▸ **REQUIREMENTS**
Locate the word "rigid" in the material, then show every line that holds it.

▸ **MATERIAL FOR THE TASK**

========================================================================

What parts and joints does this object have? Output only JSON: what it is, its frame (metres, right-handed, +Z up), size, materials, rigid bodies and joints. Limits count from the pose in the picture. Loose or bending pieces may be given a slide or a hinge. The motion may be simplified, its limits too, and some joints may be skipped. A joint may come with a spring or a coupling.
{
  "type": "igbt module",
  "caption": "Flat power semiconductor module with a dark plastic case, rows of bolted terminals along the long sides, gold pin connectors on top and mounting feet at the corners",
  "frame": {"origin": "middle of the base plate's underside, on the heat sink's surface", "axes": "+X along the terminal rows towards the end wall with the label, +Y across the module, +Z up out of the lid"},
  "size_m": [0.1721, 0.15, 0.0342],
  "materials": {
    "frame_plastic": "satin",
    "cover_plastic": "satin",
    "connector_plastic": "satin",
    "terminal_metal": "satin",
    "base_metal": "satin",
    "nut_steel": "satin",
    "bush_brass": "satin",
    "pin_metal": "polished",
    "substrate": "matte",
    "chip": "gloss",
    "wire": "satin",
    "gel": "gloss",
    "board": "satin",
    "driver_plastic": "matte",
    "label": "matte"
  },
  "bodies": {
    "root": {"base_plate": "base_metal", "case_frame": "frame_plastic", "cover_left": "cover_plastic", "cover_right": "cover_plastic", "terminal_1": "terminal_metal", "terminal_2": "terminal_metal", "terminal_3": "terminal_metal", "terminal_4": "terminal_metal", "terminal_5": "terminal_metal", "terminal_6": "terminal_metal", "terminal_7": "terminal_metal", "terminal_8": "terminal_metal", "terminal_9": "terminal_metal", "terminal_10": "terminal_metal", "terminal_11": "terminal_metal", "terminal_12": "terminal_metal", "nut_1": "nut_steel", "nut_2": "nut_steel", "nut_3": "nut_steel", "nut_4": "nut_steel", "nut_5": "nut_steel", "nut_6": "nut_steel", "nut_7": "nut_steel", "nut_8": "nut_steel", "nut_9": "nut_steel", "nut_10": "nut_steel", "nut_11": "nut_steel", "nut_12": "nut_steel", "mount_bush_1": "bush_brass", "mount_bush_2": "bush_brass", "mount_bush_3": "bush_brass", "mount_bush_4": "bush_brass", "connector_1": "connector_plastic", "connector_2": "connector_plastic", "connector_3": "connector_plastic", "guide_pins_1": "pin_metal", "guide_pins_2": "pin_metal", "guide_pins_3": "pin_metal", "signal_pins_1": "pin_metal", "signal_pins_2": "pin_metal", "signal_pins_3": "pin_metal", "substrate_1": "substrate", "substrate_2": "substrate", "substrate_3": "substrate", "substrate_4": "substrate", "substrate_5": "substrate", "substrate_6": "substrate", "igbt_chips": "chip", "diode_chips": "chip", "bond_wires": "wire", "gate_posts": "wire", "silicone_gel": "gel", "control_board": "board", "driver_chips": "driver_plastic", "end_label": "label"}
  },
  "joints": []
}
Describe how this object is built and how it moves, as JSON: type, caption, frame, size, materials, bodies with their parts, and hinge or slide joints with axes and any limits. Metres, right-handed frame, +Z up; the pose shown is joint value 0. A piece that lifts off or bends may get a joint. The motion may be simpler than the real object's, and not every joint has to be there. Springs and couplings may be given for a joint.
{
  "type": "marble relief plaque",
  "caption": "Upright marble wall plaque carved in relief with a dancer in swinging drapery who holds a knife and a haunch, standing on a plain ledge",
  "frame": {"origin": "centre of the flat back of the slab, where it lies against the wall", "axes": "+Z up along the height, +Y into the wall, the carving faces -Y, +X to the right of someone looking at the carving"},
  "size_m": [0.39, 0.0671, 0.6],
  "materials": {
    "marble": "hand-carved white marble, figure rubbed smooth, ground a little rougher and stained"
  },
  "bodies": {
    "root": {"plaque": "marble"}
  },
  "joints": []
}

========================================================================

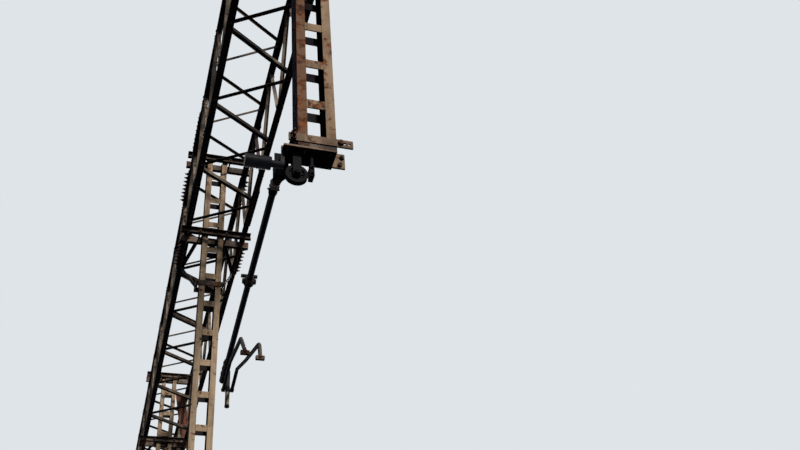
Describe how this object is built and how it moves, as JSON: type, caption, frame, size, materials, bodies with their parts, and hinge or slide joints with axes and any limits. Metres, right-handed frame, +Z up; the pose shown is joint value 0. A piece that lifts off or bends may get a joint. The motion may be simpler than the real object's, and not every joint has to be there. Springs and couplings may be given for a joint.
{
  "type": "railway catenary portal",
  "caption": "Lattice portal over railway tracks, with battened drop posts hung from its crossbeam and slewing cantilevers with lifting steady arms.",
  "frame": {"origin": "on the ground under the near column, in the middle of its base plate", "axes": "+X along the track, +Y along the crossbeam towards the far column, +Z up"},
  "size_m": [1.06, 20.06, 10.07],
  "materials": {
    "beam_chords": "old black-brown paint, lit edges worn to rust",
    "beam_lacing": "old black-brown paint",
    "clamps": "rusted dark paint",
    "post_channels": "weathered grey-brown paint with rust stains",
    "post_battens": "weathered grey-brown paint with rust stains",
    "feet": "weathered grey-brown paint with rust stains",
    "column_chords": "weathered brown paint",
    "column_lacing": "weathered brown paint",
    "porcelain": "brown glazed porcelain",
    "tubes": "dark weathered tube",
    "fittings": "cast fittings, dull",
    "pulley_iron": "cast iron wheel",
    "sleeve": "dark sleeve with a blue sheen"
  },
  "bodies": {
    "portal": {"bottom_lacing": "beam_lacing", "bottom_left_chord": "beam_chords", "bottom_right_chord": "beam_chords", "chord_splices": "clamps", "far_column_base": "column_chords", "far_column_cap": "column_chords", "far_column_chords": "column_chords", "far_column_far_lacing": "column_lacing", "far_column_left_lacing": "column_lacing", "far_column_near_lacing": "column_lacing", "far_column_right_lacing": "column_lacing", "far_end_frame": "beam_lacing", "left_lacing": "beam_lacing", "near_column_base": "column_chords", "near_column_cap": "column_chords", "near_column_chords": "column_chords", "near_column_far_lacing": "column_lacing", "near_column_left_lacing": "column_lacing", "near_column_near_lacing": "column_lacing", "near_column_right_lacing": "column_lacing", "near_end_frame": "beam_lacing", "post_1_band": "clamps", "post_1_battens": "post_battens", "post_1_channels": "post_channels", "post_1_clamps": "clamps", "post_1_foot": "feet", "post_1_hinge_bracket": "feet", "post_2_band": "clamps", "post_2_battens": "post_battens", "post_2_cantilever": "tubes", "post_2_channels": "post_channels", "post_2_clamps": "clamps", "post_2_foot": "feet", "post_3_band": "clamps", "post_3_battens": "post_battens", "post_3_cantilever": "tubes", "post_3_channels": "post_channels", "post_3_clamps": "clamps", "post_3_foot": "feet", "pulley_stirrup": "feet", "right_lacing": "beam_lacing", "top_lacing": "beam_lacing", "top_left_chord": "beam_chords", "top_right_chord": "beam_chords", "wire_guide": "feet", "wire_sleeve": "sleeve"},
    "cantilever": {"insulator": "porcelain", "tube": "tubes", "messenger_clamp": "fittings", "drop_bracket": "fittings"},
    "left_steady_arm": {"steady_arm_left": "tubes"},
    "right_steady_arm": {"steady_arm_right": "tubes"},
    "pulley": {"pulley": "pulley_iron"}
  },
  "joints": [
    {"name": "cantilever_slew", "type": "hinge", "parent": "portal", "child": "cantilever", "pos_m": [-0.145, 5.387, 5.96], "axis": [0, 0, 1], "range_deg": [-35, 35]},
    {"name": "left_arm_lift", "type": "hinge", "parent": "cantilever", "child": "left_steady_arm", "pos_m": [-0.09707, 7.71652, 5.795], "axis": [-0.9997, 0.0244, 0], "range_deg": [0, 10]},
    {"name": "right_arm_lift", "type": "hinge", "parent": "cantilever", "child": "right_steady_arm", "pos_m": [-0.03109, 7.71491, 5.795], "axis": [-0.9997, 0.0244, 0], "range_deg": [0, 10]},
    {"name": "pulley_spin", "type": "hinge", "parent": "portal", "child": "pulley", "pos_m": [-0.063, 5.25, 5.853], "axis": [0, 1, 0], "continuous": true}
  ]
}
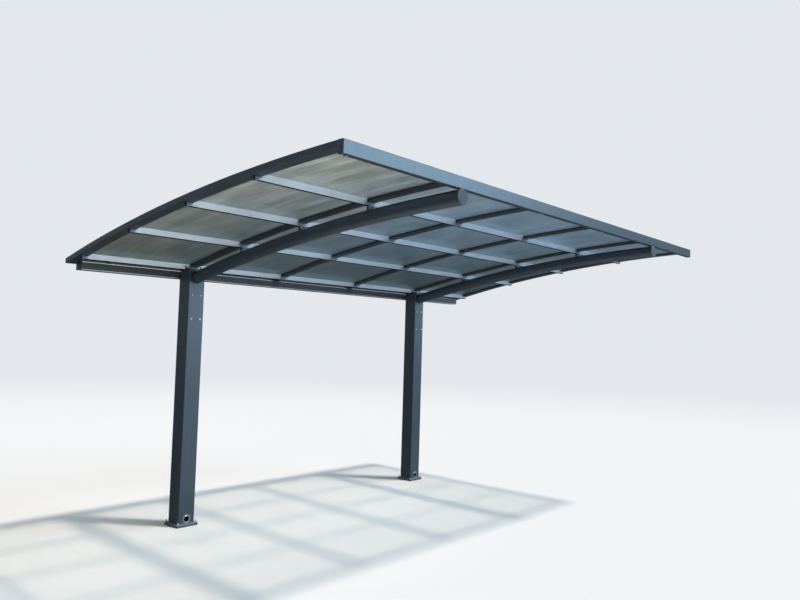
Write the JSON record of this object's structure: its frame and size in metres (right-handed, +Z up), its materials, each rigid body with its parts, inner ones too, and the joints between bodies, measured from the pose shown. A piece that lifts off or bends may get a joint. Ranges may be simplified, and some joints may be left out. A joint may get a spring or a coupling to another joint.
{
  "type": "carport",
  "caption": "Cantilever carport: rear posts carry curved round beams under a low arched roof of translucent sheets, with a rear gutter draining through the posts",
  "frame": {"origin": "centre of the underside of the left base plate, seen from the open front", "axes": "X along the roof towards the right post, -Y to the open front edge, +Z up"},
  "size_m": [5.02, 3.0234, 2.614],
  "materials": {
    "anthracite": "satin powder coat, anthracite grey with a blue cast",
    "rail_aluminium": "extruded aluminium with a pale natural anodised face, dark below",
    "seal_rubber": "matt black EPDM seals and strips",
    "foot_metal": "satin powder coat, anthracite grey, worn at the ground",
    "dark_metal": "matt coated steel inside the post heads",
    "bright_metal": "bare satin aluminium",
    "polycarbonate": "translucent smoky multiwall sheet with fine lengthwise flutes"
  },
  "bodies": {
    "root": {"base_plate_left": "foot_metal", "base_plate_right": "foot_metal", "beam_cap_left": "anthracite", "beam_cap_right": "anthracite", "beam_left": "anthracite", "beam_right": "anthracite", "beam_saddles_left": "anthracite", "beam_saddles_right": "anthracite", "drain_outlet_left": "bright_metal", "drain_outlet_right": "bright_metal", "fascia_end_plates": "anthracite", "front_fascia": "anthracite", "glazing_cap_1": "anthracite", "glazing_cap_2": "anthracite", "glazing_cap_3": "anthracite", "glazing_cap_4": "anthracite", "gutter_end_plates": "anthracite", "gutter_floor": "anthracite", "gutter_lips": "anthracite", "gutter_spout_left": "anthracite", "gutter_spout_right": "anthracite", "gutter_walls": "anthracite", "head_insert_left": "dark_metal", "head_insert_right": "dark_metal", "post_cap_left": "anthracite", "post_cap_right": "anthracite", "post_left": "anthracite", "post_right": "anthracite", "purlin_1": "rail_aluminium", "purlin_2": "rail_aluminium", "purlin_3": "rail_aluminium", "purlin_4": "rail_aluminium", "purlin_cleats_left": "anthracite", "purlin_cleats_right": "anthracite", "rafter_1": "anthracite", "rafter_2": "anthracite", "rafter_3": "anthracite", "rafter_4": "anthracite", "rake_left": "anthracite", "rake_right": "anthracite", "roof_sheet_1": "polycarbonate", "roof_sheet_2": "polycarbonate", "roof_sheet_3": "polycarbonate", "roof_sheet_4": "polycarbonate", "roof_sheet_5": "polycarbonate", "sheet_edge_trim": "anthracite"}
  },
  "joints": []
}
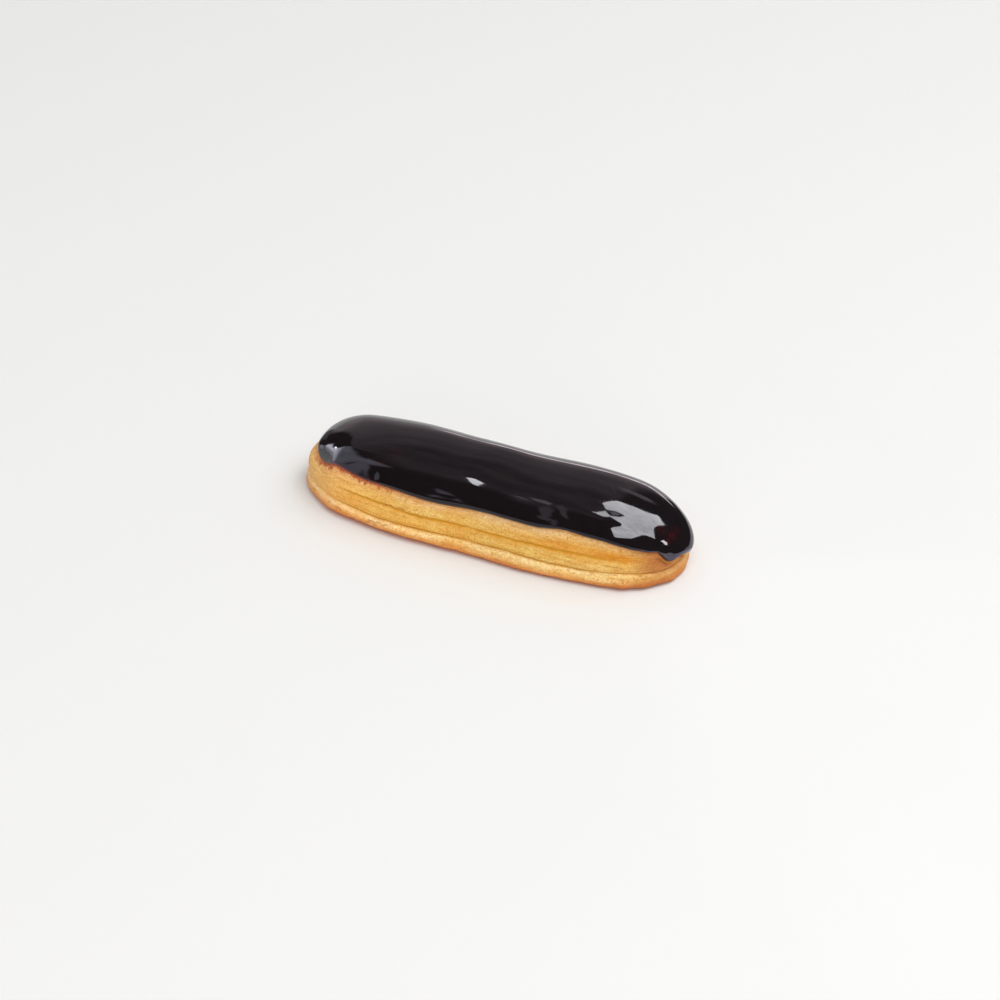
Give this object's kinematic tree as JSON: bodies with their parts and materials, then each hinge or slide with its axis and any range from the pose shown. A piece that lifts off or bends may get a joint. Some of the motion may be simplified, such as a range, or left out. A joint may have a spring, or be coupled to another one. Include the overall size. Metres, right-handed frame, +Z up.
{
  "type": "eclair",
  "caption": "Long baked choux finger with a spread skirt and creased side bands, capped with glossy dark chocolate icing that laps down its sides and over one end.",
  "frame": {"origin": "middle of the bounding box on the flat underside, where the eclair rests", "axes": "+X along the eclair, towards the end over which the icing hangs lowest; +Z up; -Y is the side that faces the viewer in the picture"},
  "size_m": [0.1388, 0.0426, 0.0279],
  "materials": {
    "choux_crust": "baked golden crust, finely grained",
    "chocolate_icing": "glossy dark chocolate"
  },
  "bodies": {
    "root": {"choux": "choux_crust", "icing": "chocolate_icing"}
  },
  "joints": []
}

========================================================================

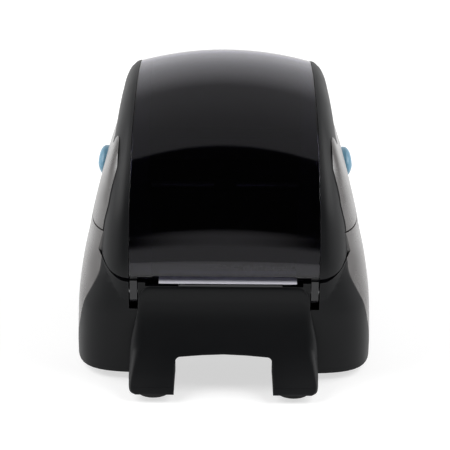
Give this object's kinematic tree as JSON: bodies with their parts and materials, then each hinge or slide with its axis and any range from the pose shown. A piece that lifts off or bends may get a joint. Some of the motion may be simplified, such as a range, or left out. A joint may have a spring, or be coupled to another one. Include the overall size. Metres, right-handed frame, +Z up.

========================================================================

▸ **ANSWER TO THIS PROBLEM**
What parts and joints does this object have? Output only JSON: what it is, its frame (metres, right-handed, +Z up), size, materials, rigid bodies and joints. Limits count from the pose in the picture. Loose or bending pieces may be given a slide or a hinge. The motion may be simplified, its limits too, and some joints may be skipped. A joint may come with a spring or a coupling.
Write the JSON record of this object's structure: its frame and size in metres (right-handed, +Z up), its materials, each rigid body with its parts, inner ones too, and the joints between bodies, measured from the pose shown. A piece that lifts off or bends may get a joint. Ranges may be simplified, and some joints may be left out. A joint may get a spring or a coupling to another joint.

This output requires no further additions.